Весь следующий день прошёл в хлопотах и суете. Глядя на весёлую, нарядную, легкомысленную толпу, я совсем забыл, что в трёхстах вёрстах идёт небывалая ещё битва народов, где два миллиона солдат выбивают друг друга пулями и штыками из лесов и оврагов, где ревут шесть тысяч пушек, носятся и падают разбитые аэропланы.

Говорят, что в Киеве в первые дни была паника, затем многие раненые, вернувшись, порассказали о событиях, и общество успокоилось.

Ночью пришло известие о большой победе.
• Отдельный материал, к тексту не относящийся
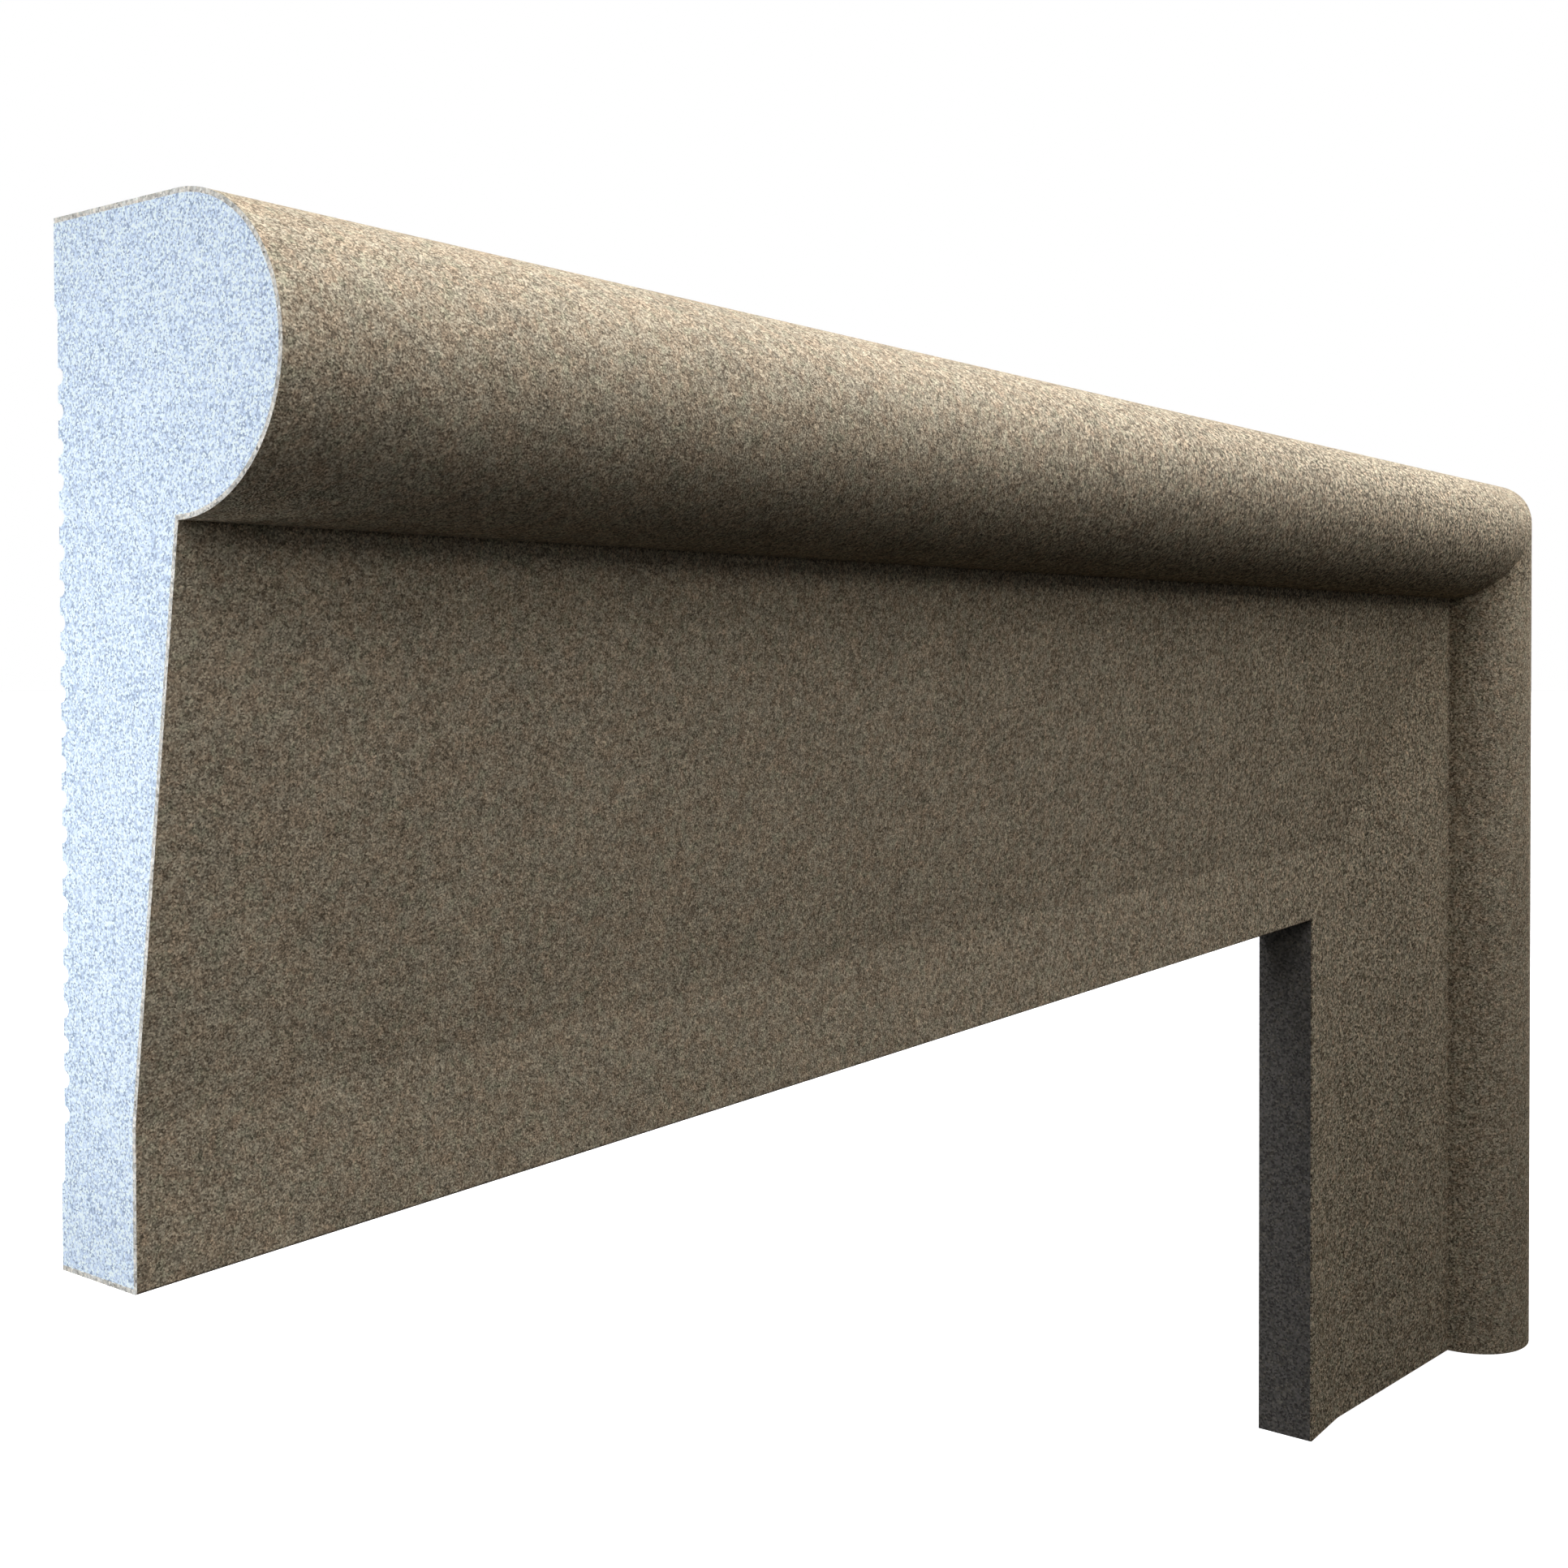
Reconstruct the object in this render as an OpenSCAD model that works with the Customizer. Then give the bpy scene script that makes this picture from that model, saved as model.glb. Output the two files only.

В вестибюле моём гостиницы ходили, волоча сабли, поводя рыжими усами, чешские офицеры: наверху, на седьмом этаже, кричали и пели чехи, празднуя победу. Среди чехов-добровольцев есть женщины; наш швейцар зовёт их «запасные бабы».

Но город отнёсся к известию сравнительно спокойно. Только часа в два на другой день на площадь пред древней Софией стеклась толпа с хоругвями и знамёнами, отслужили молебствие, прокричали «ура», спели гимн и долго бросали вверх картузы и смушковые шапки. Простонародье здесь, как и повсюду, пожалуй, горячее отзывается на войну. Например, торговки булками и яблоками ходят к санитарным поездам, отдают половину своих булок и яблок раненым солдатикам.